What the task requires:
Go through the listing beneath this task and return every line that carries the string "body".

Given data:
— Begin —

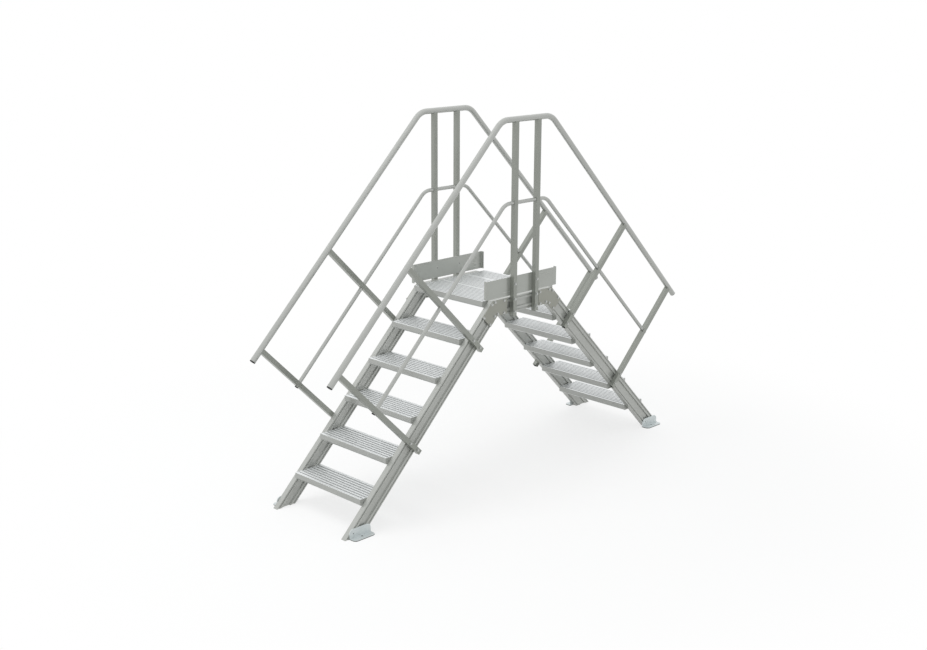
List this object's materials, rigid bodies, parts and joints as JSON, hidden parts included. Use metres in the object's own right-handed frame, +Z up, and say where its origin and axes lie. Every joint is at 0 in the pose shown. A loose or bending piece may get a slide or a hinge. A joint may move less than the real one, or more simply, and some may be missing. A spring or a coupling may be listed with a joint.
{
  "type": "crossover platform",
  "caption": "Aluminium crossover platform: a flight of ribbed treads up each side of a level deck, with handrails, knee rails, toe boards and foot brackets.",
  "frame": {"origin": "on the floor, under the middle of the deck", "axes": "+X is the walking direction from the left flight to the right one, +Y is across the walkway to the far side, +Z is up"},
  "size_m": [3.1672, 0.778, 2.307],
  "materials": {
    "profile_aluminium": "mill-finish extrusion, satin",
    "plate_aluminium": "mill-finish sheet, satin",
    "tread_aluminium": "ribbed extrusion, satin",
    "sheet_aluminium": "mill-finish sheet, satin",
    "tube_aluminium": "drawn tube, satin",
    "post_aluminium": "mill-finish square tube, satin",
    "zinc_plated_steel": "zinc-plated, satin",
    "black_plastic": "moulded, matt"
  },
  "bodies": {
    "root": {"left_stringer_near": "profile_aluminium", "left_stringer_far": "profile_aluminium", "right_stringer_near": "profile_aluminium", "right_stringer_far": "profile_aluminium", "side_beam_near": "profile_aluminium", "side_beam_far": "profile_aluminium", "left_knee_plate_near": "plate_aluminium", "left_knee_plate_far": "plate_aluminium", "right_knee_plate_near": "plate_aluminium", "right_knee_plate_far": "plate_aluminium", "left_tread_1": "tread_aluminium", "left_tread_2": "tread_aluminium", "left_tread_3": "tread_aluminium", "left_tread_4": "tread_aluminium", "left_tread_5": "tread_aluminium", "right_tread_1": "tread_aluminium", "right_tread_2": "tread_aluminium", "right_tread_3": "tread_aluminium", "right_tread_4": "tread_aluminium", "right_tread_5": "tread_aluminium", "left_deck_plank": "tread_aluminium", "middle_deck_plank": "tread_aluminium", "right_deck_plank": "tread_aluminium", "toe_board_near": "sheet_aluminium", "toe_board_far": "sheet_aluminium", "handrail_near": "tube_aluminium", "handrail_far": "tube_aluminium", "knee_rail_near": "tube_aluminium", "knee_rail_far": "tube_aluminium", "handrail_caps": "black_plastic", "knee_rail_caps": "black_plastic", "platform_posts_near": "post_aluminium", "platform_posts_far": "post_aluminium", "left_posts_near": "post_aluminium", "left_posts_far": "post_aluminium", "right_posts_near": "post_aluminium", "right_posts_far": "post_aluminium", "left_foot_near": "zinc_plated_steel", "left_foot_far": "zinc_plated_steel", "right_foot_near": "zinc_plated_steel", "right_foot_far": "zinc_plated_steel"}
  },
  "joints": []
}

— End —
— Begin —

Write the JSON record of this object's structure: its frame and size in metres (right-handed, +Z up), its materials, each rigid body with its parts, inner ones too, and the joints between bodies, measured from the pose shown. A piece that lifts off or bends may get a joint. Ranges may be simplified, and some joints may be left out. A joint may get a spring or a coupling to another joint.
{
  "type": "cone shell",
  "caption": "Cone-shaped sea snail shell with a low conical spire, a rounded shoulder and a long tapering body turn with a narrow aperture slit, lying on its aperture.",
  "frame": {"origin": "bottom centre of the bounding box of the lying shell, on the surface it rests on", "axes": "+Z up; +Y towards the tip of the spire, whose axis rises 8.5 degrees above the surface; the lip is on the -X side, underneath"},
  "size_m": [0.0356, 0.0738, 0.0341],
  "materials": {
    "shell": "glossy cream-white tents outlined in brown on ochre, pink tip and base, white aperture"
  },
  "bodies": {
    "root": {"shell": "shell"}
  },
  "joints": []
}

— End —

Answer:
Write the JSON record of this object's structure: its frame and size in metres (right-handed, +Z up), its materials, each rigid body with its parts, inner ones too, and the joints between bodies, measured from the pose shown. A piece that lifts off or bends may get a joint. Ranges may be simplified, and some joints may be left out. A joint may get a spring or a coupling to another joint.
  "caption": "Cone-shaped sea snail shell with a low conical spire, a rounded shoulder and a long tapering body turn with a narrow aperture slit, lying on its aperture.",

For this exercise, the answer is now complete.